Print exactly those lines that run from the beginning of the data to the line bearing "wall screws' centre.", inclusive.

#### AVAILABLE DATA

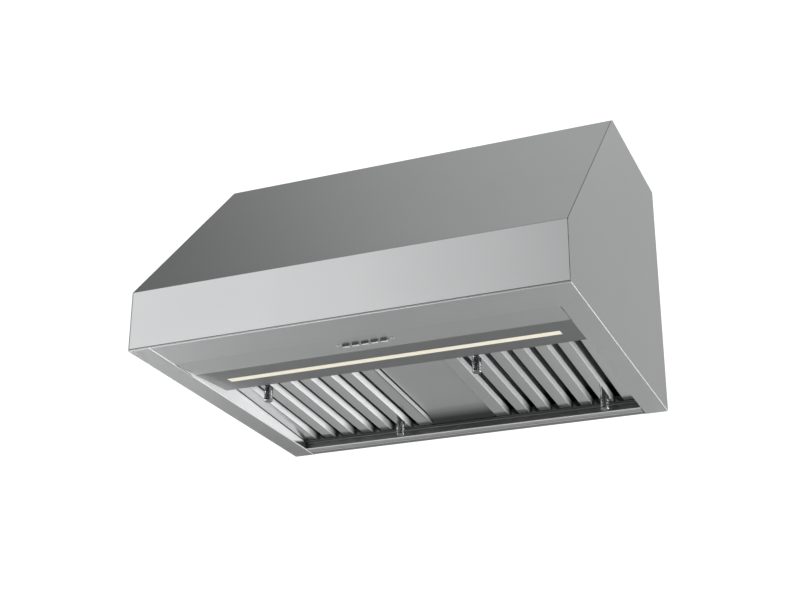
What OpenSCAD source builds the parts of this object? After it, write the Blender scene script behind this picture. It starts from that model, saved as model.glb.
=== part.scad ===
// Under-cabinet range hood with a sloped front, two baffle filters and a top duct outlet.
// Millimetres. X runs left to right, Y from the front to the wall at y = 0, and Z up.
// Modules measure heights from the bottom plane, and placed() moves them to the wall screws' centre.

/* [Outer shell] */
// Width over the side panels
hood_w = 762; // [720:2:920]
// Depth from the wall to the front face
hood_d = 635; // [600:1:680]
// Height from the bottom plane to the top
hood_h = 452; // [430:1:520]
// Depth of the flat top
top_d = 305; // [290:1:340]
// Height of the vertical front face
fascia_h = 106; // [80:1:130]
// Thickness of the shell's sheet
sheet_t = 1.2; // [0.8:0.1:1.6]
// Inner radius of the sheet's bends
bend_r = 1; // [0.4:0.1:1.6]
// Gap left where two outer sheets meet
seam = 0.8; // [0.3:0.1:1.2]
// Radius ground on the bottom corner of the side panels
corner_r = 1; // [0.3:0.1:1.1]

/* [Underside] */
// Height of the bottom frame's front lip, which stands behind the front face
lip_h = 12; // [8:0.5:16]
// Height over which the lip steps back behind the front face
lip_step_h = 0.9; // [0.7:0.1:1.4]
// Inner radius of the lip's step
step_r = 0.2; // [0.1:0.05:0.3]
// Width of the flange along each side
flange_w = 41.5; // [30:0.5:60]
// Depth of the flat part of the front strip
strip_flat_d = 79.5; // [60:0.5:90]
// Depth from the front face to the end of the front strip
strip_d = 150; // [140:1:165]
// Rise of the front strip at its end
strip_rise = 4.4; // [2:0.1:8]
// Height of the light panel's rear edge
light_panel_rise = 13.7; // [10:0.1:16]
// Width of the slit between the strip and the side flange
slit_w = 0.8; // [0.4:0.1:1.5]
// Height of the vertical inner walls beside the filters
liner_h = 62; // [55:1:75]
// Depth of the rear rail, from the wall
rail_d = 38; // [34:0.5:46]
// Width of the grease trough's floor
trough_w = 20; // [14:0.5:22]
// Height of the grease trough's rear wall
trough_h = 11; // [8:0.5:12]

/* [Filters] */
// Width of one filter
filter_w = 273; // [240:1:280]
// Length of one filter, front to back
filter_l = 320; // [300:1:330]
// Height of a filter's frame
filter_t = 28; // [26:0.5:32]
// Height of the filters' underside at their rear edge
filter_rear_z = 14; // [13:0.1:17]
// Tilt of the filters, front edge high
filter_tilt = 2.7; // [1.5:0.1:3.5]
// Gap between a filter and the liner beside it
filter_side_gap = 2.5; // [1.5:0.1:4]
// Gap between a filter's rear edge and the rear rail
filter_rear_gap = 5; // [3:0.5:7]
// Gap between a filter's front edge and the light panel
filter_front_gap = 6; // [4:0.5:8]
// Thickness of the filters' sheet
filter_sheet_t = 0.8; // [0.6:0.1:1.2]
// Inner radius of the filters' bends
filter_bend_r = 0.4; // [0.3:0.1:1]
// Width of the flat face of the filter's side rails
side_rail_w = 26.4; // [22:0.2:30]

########

EXERCISE RESPONSE.
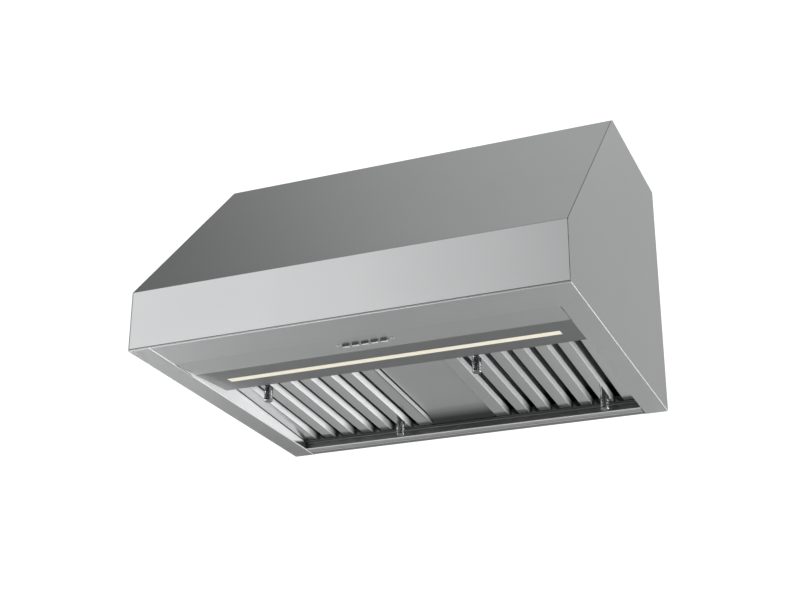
What OpenSCAD source builds the parts of this object? After it, write the Blender scene script behind this picture. It starts from that model, saved as model.glb.
=== part.scad ===
// Under-cabinet range hood with a sloped front, two baffle filters and a top duct outlet.
// Millimetres. X runs left to right, Y from the front to the wall at y = 0, and Z up.
// Modules measure heights from the bottom plane, and placed() moves them to the wall screws' centre.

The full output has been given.